>> START Working data
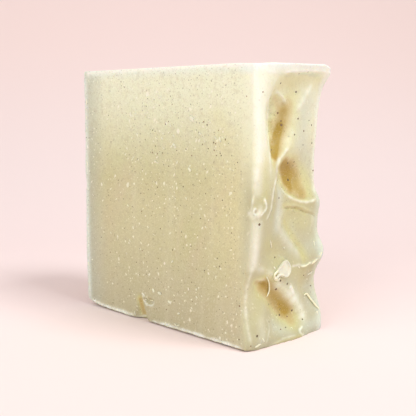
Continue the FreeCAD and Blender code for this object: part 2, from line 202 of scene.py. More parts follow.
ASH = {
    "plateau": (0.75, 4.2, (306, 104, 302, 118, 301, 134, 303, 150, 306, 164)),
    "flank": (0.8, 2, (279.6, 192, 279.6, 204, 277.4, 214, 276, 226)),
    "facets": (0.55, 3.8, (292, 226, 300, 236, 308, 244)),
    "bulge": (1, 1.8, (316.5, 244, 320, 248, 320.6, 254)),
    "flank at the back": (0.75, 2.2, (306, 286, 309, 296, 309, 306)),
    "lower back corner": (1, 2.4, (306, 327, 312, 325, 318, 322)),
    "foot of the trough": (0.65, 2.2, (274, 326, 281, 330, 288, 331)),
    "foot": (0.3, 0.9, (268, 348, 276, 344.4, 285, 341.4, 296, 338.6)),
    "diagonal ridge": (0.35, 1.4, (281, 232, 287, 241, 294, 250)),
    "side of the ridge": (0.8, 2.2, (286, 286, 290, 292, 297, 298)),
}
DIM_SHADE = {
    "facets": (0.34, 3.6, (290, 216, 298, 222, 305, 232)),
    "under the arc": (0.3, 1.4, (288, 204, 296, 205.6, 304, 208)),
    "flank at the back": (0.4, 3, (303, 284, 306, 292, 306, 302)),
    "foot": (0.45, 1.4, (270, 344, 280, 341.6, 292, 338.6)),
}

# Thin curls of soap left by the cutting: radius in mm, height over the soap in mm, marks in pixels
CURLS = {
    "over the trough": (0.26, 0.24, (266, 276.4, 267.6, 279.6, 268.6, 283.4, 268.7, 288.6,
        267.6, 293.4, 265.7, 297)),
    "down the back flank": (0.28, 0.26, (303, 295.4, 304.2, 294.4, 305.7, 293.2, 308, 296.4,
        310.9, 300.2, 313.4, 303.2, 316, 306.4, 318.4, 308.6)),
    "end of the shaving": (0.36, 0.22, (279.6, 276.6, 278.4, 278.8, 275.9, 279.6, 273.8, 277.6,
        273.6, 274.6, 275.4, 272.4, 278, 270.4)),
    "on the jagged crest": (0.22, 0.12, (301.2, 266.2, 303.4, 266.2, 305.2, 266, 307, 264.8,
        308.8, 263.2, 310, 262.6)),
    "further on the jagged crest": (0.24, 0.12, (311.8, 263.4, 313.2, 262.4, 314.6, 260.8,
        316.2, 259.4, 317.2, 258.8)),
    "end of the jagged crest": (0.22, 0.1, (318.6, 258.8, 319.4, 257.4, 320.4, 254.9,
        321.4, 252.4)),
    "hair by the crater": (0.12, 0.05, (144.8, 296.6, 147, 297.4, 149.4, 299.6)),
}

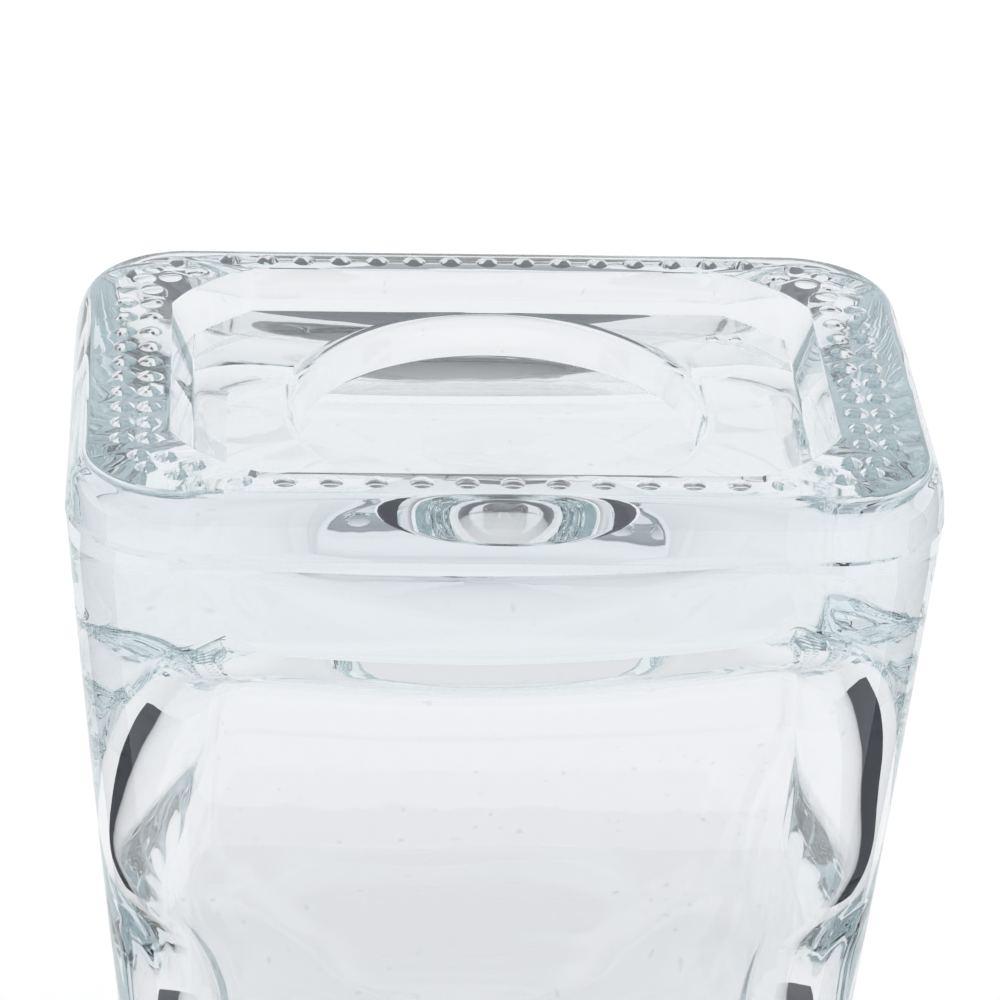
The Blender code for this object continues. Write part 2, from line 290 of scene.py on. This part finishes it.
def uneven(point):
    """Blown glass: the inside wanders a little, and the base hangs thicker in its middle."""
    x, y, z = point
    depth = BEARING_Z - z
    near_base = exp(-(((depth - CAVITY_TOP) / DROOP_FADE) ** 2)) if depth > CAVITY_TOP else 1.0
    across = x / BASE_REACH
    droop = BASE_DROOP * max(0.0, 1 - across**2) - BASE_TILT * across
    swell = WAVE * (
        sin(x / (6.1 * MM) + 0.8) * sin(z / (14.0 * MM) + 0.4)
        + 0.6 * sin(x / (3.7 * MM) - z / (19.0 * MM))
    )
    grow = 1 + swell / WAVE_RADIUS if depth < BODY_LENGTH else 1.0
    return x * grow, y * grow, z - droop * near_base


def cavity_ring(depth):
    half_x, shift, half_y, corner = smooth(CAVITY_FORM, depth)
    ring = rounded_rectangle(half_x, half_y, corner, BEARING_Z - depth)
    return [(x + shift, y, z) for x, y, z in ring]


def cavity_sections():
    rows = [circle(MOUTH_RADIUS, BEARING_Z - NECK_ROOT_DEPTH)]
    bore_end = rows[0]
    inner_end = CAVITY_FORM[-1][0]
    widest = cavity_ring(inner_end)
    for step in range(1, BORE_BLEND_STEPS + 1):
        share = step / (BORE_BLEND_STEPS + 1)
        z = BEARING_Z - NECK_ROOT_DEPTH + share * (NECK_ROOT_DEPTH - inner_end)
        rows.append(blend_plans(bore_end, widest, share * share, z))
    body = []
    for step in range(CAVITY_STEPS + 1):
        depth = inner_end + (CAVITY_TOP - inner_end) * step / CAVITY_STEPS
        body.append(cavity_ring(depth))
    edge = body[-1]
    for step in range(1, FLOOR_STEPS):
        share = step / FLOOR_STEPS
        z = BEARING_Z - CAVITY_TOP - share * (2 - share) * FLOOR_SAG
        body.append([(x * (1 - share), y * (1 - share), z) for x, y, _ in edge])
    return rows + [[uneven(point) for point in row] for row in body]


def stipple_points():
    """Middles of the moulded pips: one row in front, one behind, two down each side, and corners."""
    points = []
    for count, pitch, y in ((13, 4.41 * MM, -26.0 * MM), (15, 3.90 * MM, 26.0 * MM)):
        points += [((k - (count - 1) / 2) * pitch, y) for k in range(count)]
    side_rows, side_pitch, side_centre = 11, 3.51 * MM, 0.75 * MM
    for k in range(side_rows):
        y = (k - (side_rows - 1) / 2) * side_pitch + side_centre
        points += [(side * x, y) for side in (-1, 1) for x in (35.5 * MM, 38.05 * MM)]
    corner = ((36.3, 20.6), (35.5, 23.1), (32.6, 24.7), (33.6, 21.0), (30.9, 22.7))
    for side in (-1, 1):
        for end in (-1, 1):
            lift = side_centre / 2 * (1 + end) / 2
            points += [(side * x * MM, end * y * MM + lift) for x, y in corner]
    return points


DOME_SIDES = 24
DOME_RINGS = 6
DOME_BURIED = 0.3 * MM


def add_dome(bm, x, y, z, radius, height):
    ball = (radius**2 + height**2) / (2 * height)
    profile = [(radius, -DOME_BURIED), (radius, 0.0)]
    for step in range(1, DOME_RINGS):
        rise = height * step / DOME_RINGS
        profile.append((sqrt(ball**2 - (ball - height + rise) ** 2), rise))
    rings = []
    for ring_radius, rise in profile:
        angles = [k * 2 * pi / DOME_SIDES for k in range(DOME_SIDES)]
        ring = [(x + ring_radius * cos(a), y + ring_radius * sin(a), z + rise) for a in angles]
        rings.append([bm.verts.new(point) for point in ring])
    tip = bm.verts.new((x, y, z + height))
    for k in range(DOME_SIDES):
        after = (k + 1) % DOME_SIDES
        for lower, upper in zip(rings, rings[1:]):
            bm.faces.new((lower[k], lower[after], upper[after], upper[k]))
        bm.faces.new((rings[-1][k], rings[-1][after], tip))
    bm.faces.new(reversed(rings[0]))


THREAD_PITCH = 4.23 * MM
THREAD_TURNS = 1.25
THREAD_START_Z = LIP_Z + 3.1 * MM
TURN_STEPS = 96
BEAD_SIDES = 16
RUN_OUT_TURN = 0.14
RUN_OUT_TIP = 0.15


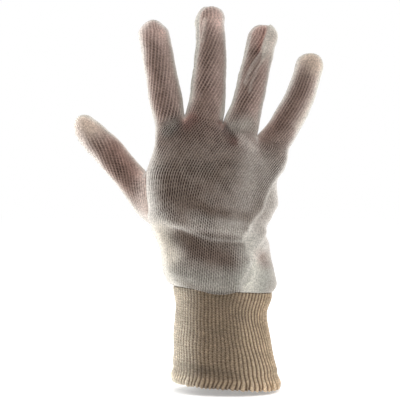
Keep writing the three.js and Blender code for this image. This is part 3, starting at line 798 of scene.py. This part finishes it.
>> END Working data
■ Required task
Review the material and copy each line in which the word "Blender" appears.

■ Finished answer
Continue the FreeCAD and Blender code for this object: part 2, from line 202 of scene.py. More parts follow.
The Blender code for this object continues. Write part 2, from line 290 of scene.py on. This part finishes it.
Keep writing the three.js and Blender code for this image. This is part 3, starting at line 798 of scene.py. This part finishes it.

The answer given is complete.